In my UCLA social work graduate program I hear the term “microagressions” pretty often—we were actually given a presentation on microagressions. I use the term with my friends pretty often too, to describe whenever I myself am a victim of a microagression.


Experiencing a micro aggression could look like me being brown on campus and people thinking I’m a janitor or gardener despite me carrying a backpack while holding books. So whenever something like this happens I usually tell my friends “I was microaggressed today” and vent to them about it.

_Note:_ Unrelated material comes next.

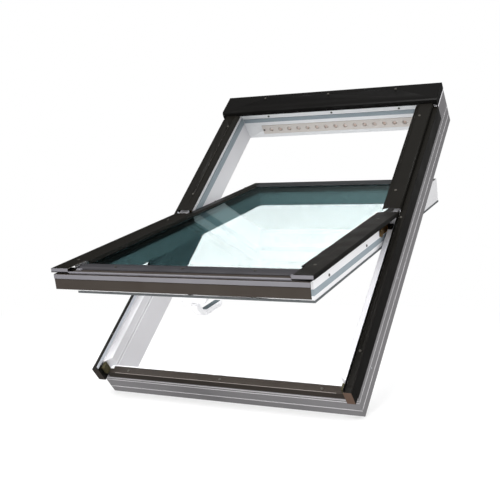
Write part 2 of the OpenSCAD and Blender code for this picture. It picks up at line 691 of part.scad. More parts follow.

I don’t hear the term trigger warning at UCLA as much. In fact I don’t really hear it at all. When I do hear it it’s via social media, right before state sponsored violence publicly executes an unarmed dark skinned body. In these instances I really appreciate the trigger warnings, because if I had to re-experience that kind of trauma visually without warning, it would most definitely have a negative effect on my mental health.


Kirsten Hoyte

Up until recently, I rarely heard those words. However, starting in 2014-2015, there was a steady increase in the use of those terms among both faculty and students. Then last year (2015-2016), there was quite an uptick. As an English department, we have discussed trigger warnings several times around the literature that we read and the content of our syllabi. Students and faculty have talked about microagressions mostly when we are discussing social and interpersonal interactions within our community. We have also had professional development and school-wide assembly speakers discuss microagressions two or three times in the last year.


Michael Salamone 

I am familiar with the terms, but, honestly, I do not hear them much on campus. They have not come up in any of my faculty meetings nor with any meetings with the administration. Given the salience of the debate over these terms, I imagine there is a conversation at WSU about them, but it is not a conversation that has found its way to my corner of the university. That said, friends of mine at other institutions – especially smaller liberal arts colleges – tell me that these terms are the topic of much discussion in their departments.